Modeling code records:
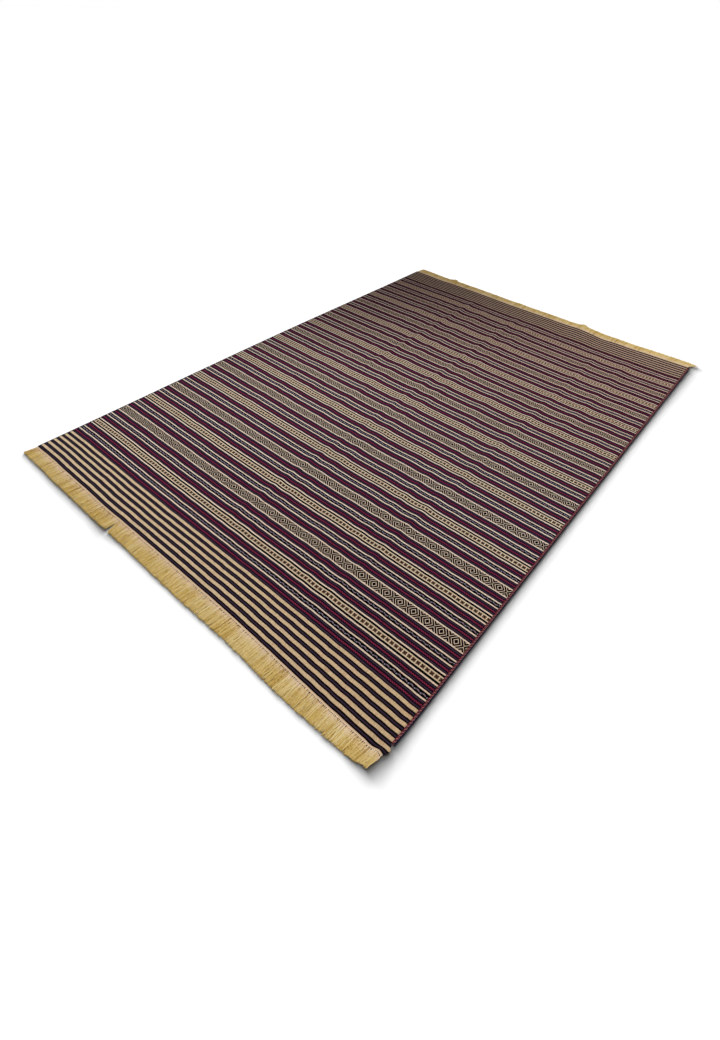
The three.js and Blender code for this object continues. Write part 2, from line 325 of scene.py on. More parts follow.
def vector(tree, x_value, y_value, z_value=0.0):
    node = tree.nodes.new("ShaderNodeCombineXYZ")
    for socket, value in zip(node.inputs, (x_value, y_value, z_value)):
        put(tree, socket, value)
    return node.outputs[0]


def noise(tree, u, v, size, third=0.0, detail=2.0):
    """Soft noise whose patches have the given sizes along the two coordinates."""
    node = tree.nodes.new("ShaderNodeTexNoise")
    node.inputs["Scale"].default_value = 1.0
    node.inputs["Detail"].default_value = detail
    place = vector(tree, calc(tree, "DIVIDE", u, size[0]), calc(tree, "DIVIDE", v, size[1]), third)
    tree.links.new(place, node.inputs["Vector"])
    return node.outputs["Fac"]


def held(tree, value):
    """The value, held between 0 and 1."""
    return calc(tree, "MINIMUM", calc(tree, "MAXIMUM", value, 0.0), 1.0)


def ramp(tree, value, start, end):
    """0 at the start and 1 at the end, held beyond them."""
    span = end - start
    return held(tree, calc(tree, "MULTIPLY_ADD", value, 1 / span, -start / span))


def spot(tree, u, v, middle, half):
    """1 at a place, dying away softly over the half sizes across and along."""
    aside, ahead = (
        calc(tree, "POWER", calc(tree, "DIVIDE", calc(tree, "SUBTRACT", value, at), size), 2.0)
        for value, at, size in zip((u, v), middle, half)
    )
    return calc(tree, "EXPONENT", calc(tree, "MULTIPLY", calc(tree, "ADD", aside, ahead), -1.0))


def times(tree, color, dye):
    """A colour multiplied by another one."""
    return mix(tree, 1.0, color, dye, "MULTIPLY")


def shaded(tree, color, shade):
    """A colour made lighter or darker by a number."""
    return times(tree, color, vector(tree, shade, shade, shade))


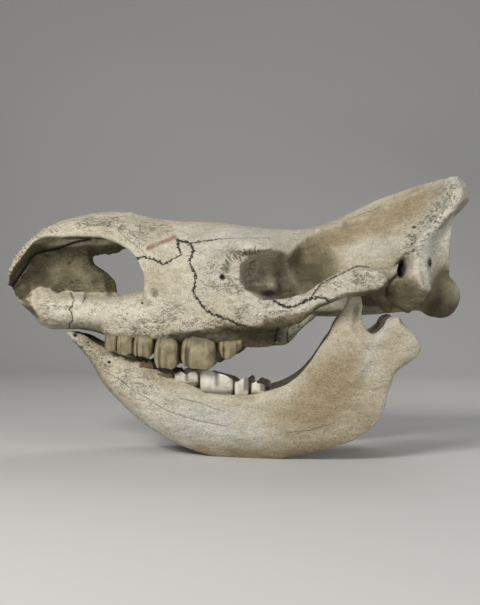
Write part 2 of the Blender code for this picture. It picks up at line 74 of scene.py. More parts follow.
# The camera of the side view: turn behind the broadside, distance, height, millimetres a pixel at that
# distance
EYE_TURN = math.radians(5)
EYE_DISTANCE = 1700.0
EYE_HEIGHT = 254.0
PIXEL = 1.7
CENTRE_COLUMN = 240.0
CENTRE_ROW = 301.0
PICTURE_HEIGHT = 605.0
LENS = 59.5
SENSOR = 36.0

# The middle of the skull's length lies a little behind the tables' zero
MIDDLE_SHIFT = 8.0
MIDLINE_ROUNDING = 12.0

# Rows of the midline lofts: x, top z, low z, half width at the top, in the middle and at the low end
FACE = [
    (-156, 392, 214, 56, 76, 62),
    (-148, 394, 196, 58, 80, 76),
    (-120, 391, 190, 60, 86, 84),
    (-70, 388, 188, 64, 95, 92),
    (-24, 386, 188, 70, 107, 92),
    (8, 380, 190, 76, 122, 80),
    (36, 372, 200, 70, 110, 58),
    (54, 368, 214, 56, 76, 42),
    (70, 364, 226, 44, 52, 34),
]
FOREHEAD = [
    (-64, 382, 322, 34, 74, 76),
    (-26, 385, 322, 46, 98, 102),
    (6, 381, 322, 50, 114, 126),
    (40, 377, 322, 50, 112, 128),
    (66, 375, 318, 44, 94, 110),
    (90, 374.5, 326, 38, 74, 88),
    (128, 378, 344, 36, 52, 60),
    (172, 392, 360, 36, 44, 46),
]
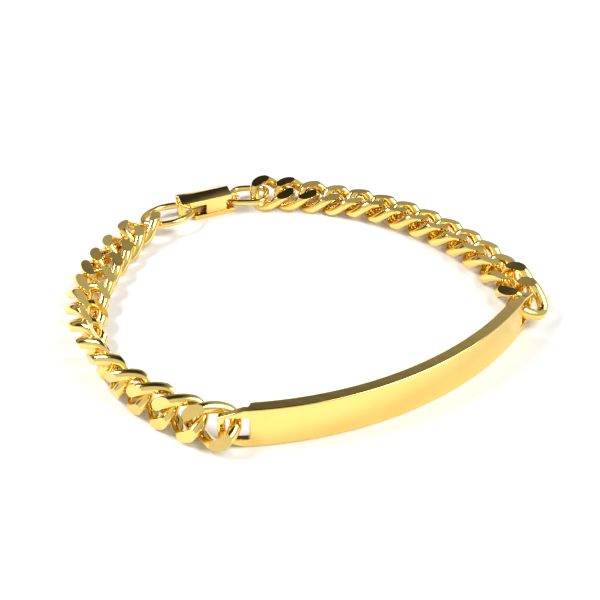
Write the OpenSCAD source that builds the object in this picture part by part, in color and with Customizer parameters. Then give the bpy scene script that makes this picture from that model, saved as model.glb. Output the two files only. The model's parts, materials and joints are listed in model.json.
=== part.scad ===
// Identity bracelet: a curved plain plate, two runs of filed curb links and a folding clasp.
// It lies closed on a flat surface, as a whole loop. +Z is up and the plate is at the front.

/* [Plate] */
// Height of the plate, which stands on its long edge
plate_h = 6.2; // [5.8:0.1:6.6]
// Thickness of the plate
plate_t = 1.75; // [1.6:0.05:1.8]
// Radius of the plate's outer face
plate_r = 51.2; // [50.8:0.1:51.6]
// Angle at which the plain face ends on the left, seen from above
face_left = -84.62; // [-84.7:0.02:-84.5]
// Angle at which the plain face ends on the right
face_right = -32.33; // [-32.4:0.02:-32.2]
// Length of the slot at each end
slot_len = 3; // [2.9:0.1:3.2]
// Height of the slot
slot_h = 3.6; // [3.6:0.1:3.8]
// Width of the bar that closes each slot
bar_w = 1; // [0.8:0.05:1]
// Length of the thin end between a slot and the thick face
shoulder_len = 0.15; // [0.1:0.05:0.3]
// Thickness of the plate round its slots, flush with its outer face
end_t = 1.05; // [0.9:0.05:1.1]
// Height that the sloping cut takes off each corner
corner_cut = 1.1; // [0.6:0.1:1.1]
// Length of that cut along the plate
corner_len = 3.4; // [2.5:0.1:3.6]

/* [Links] */
// Diameter of the link wire
wire_d = 1.65; // [1.5:0.05:1.65]
// Half the length of a link, along the middle of its wire
link_a = 3.15; // [3.1:0.05:3.2]
// Half the width of a link, along the middle of its wire
link_b = 2.35; // [2.3:0.05:2.4]
// How far the wire rises and falls where the link is twisted
link_twist = 1.4; // [1.35:0.05:1.45]
// Thickness of a link after its two faces are filed flat
filed_t = 3; // [2.7:0.1:3.1]

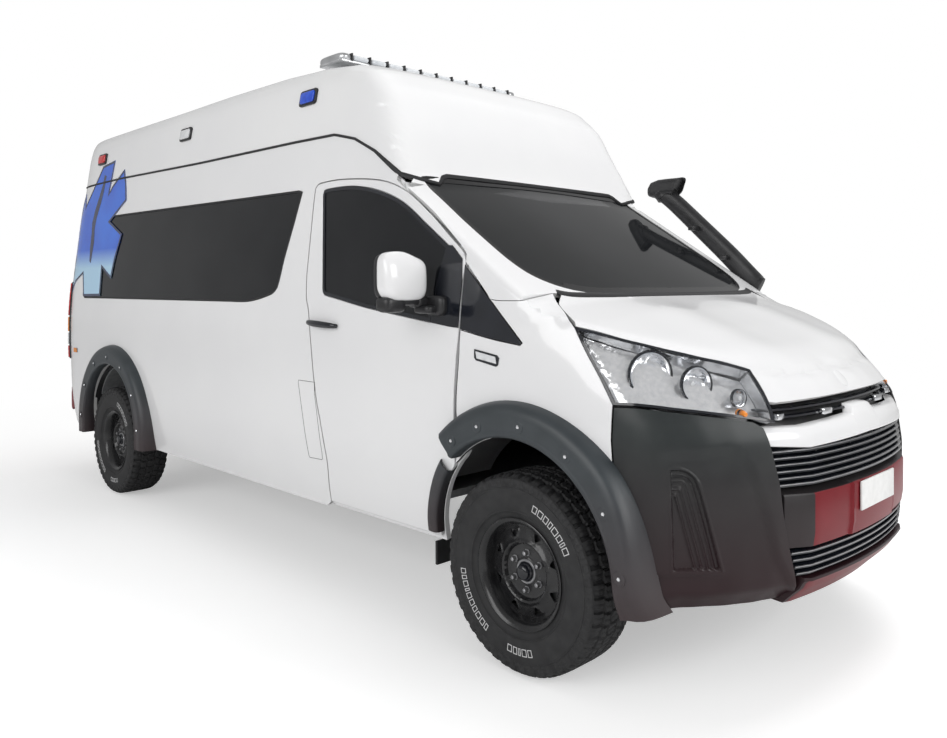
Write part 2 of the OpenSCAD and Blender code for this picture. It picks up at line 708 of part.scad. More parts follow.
// Rim with hub and brake disc, centred on the axle line, outer face towards -Y.
module rim(x) {
    r = rim_d / 2;
    translate([x, -wheel_y, tyre_r]) rotate([90, 0, 0]) color("black") difference() {
        rotate_extrude() polygon([
            [r + 12, -105], [r + 12, -97], [r, -92], [r, 92], [r + 12, 97], [r + 12, 105], [r - 2, 105],
            [r - 8, 96], [r - 8, 58], [r - 30, 50], [125, 62], [108, 70], [100, 52], [spindle_r + seat, 52],
            [spindle_r + seat, -45], [150, -45], [150, -25], [76, -25], [76, 40], [96, 40], [106, 58],
            [124, 50], [r - 32, 38], [r - 8, 30], [r - 8, -98], [r - 2, -105]
        ]);
        for (a = [22.5:45:359]) rotate([0, 0, a]) translate([148, 0, 30]) cylinder(h = 60, r = 20, $fn = 3);
    }
}
module rim_front_right() { rim(fx); }
module rim_front_left() { mirror([0, 1, 0]) rim(fx); }
module rim_rear_right() { rim(rx); }
module rim_rear_left() { mirror([0, 1, 0]) rim(rx); }
module tyre(x) {
    h = tyre_w / 2;
    color([0.1, 0.1, 0.1]) translate([x, -wheel_y, tyre_r]) rotate([90, 0, 0]) rotate_extrude() polygon([
        [rim_d / 2 + seat, -88], [rim_d / 2 + seat, 88], [rim_d / 2 + 14, 88], [rim_d / 2 + 40, h - 8],
        [(rim_d / 2 + tyre_r) / 2, h], [tyre_r - 40, h - 4], [tyre_r - 12, h - 18], [tyre_r - 2, h - 38],
        [tyre_r, h - 70], [tyre_r, -h + 70], [tyre_r - 2, -h + 38], [tyre_r - 12, -h + 18],
        [tyre_r - 40, -h + 4], [(rim_d / 2 + tyre_r) / 2, -h], [rim_d / 2 + 40, -h + 8], [rim_d / 2 + 14, -88]
    ]);
}
module tyre_front_right() { tyre(fx); }
module tyre_front_left() { mirror([0, 1, 0]) tyre(fx); }
module tyre_rear_right() { tyre(rx); }
module tyre_rear_left() { mirror([0, 1, 0]) tyre(rx); }
module front_door() {
    difference() {
        union() {
            difference() {
                intersection() {
                    layer(0, wall);
                    through_y(DOOR);
                    block([-big, -big, 0], [big, -half_w + 230, big]);
                }
                block([-big, -half_w + wall + 35, 0], [big, 0, sill_z + wall + 1]);
            }
            difference() {
                flare_ring(fx, half_w - 60, 60 + 28, arch_r + 70, 143, 180);
                envelope(1);
            }
        }
        through_y(DOOR_GLASS);
        for (z = hinge_zs)
            block([hinge_x - 30, -hinge_y - 13, z - 30], [door_front + 60, -hinge_y + 90, z + 100]);
    }
    for (z = hinge_zs) difference() {
        union() {
            translate([hinge_x, -hinge_y, z + 1]) cylinder(h = 70, r = eye_r);
            block([hinge_x - 50, -hinge_y - 6, z + 1], [hinge_x, -hinge_y + 8, z + 71]);
        }
        translate([hinge_x, -hinge_y, z - 10]) cylinder(h = 100, r = pin_r + 0.3);
    }
}
module front_door_right() { color("white") front_door(); }
module front_door_left() { color("white") mirror([0, 1, 0]) front_door(); }
module door_glass() {
    color("black") intersection() {
        layer(8, 8 + glass_t);
        through_y(inset(DOOR_GLASS, -seat));
        block([-big, -big, 0], [big, -half_w + 260, big]);
    }
}
module door_glass_right() { door_glass(); }
module door_glass_left() { mirror([0, 1, 0]) door_glass(); }
module mirror_part() {
    color("white") difference() {
        union() {
            block([fx - 560, -half_w - 250, belt_z + 15], [fx - 450, -half_w - 45, belt_z + 215]);
            block([fx - 520, -half_w - 150, belt_z - 35], [fx - 440, -half_w - 45, belt_z + 16]);
            block([fx - 465, -half_w - 60, belt_z - 35], [fx - 395, -half_w + 60, belt_z + 5]);
        }
        envelope(-seat);
    }
}
module mirror_right() { mirror_part(); }
module mirror_left() { mirror([0, 1, 0]) mirror_part(); }

chassis_frame();
floor();
body_side_right();
body_side_left();
front_fenders();
cab_front();
high_roof();
windscreen();
side_windows();
sliding_door();
partition();
dashboard();
cab_seats();
attendant_bench();
front_bumper();
grille();
headlights();
tail_lights();
rear_bumper();
wheel_flares();
mudflaps();
snorkel();
light_bar();
side_strobes();
front_suspension();
rear_axle();
engine();
exhaust();
fuel_tank();
knuckle_right();
knuckle_left();
rim_front_right();
rim_front_left();
rim_rear_right();
rim_rear_left();
tyre_front_right();
tyre_front_left();
tyre_rear_right();
tyre_rear_left();
front_door_right();
front_door_left();
door_glass_right();
door_glass_left();
mirror_right();
mirror_left();
bonnet();
tailgate();
tailgate_glass();
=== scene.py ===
import json
import math
import bpy
import bmesh
import numpy as np
from mathutils import Matrix, Quaternion, Vector
from mathutils.geometry import delaunay_2d_cdt

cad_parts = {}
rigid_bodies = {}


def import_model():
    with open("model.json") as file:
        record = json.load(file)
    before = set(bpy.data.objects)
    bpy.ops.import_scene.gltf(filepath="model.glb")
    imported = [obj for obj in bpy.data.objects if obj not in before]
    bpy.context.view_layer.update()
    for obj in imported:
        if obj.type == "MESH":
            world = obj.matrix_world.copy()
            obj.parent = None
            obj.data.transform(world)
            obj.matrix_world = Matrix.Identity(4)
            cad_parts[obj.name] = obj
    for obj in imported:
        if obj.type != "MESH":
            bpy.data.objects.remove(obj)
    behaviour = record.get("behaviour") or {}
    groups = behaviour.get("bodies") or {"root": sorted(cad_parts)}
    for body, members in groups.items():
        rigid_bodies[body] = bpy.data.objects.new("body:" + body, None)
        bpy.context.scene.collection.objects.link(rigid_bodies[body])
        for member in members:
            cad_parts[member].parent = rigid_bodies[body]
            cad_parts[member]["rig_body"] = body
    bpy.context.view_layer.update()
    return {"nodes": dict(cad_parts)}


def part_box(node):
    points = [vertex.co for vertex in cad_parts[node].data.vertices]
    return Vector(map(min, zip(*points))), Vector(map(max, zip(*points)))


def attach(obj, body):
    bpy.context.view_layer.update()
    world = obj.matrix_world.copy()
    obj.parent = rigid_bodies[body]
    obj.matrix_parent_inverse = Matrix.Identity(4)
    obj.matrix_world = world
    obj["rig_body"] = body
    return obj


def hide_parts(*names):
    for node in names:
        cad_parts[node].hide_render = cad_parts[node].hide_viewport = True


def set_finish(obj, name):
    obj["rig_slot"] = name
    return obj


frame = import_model()


# ---------------------------------------------------------------- places taken from the CAD
def middle(node):
    """Centre of a CAD node's box."""
    lo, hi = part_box(node)
    return (lo + hi) / 2


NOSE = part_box("front_bumper")[1].x
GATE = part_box("tailgate")[0].x
FX = middle("tyre_front_right").x
RX = middle("tyre_rear_right").x
AXLE = middle("tyre_front_right").z
HALF = -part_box("body_side_right")[0].y
ARCH_Z = AXLE + 0.05
ARCH_R = 0.46


# ---------------------------------------------------------------- the body's outer skin
def table(pairs, lo, hi, soft=0.0, n=3000):
    """A curve through the pairs, rounded over a width of soft."""
    a = np.array(pairs, float)
    g = np.linspace(lo, hi, n)
    v = np.interp(g, a[:, 0], a[:, 1])
    if soft > 0:
        h = g[1] - g[0]
        m = max(1, int(3 * soft / h))
        k = np.exp(-0.5 * (np.arange(-m, m + 1) * h / soft) ** 2)
        k /= k.sum()
        left = v[0] - (v[1] - v[0]) * np.arange(m, 0, -1)
        right = v[-1] + (v[-1] - v[-2]) * np.arange(1, m + 1)
        v = np.convolve(np.concatenate([left, v, right]), k, mode="valid")
    return lambda t: np.interp(t, g, v)


half_at = table([(.2, .92), (.375, .93), (.48, .95), (.70, .968), (1.0, .975), (1.24, .973), (1.40, .962),
                 (1.90, .908), (2.19, .872), (2.25, .868), (2.45, .845), (2.55, .832), (2.66, .815)], .2, 2.7,
                 .03)
plan_at = table([(0, 0), (.12, 0), (.25, .012), (.47, .048), (.615, .1), (.72, .155), (.82, .225), (.90, .30),
                 (.952, .37), (.983, .46), (.995, .56), (1, .66), (1.1, 1.9)], 0, 1.1, .012)
front_at = table([(.2, -.2), (.35, -.085), (.375, -.06), (.411, -.022), (.48, -.008), (.60, 0), (.78, 0),
                  (.93, -.022), (.985, -.042), (1.026, -.068), (1.075, -.105), (1.142, -.165), (1.3, -.3)],
                  .2, 1.3, .012)
top_at = table([(-3, 2.62), (-2.43, 2.635), (-.5, 2.632), (.1375, 2.623), (.5375, 2.603), (.8, 2.572),
                (.96, 2.515), (1.09, 2.395), (1.1875, 2.205), (1.2895, 1.957), (2.1295, 1.41),
                (2.3075, 1.352), (2.4975, 1.282), (2.6775, 1.21), (2.7925, 1.142), (2.8525, 1.077),
                (2.89, 1.0), (3.0, .7)], -3, 3.0, .016, 6000)
top_xs = np.linspace(-3, 3, 3000)
slope_at = table(list(zip(top_xs, np.gradient(top_at(top_xs), top_xs))), -3, 3, .02, 3000)
tail_at = table([(0, 0), (.8, 0), (.9, .014), (.955, .045), (.99, .10), (1, .17), (1.1, .9)], 0, 1.1, .01)
gate_at = table([(.2, .03), (.375, .02), (.625, 0), (1.15, 0), (1.70, .025), (2.205, .062), (2.44, .09),
                 (2.57, .125), (2.66, .2)], .2, 2.7, .03)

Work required
Nothing beyond the required lines should be retyped: start with the line that contains "chassis_frame();" and finish with the line that contains "obj.data.transform(world)".

Final answer
chassis_frame();
floor();
body_side_right();
body_side_left();
front_fenders();
cab_front();
high_roof();
windscreen();
side_windows();
sliding_door();
partition();
dashboard();
cab_seats();
attendant_bench();
front_bumper();
grille();
headlights();
tail_lights();
rear_bumper();
wheel_flares();
mudflaps();
snorkel();
light_bar();
side_strobes();
front_suspension();
rear_axle();
engine();
exhaust();
fuel_tank();
knuckle_right();
knuckle_left();
rim_front_right();
rim_front_left();
rim_rear_right();
rim_rear_left();
tyre_front_right();
tyre_front_left();
tyre_rear_right();
tyre_rear_left();
front_door_right();
front_door_left();
door_glass_right();
door_glass_left();
mirror_right();
mirror_left();
bonnet();
tailgate();
tailgate_glass();
=== scene.py ===
import json
import math
import bpy
import bmesh
import numpy as np
from mathutils import Matrix, Quaternion, Vector
from mathutils.geometry import delaunay_2d_cdt

cad_parts = {}
rigid_bodies = {}


def import_model():
    with open("model.json") as file:
        record = json.load(file)
    before = set(bpy.data.objects)
    bpy.ops.import_scene.gltf(filepath="model.glb")
    imported = [obj for obj in bpy.data.objects if obj not in before]
    bpy.context.view_layer.update()
    for obj in imported:
        if obj.type == "MESH":
            world = obj.matrix_world.copy()
            obj.parent = None
            obj.data.transform(world)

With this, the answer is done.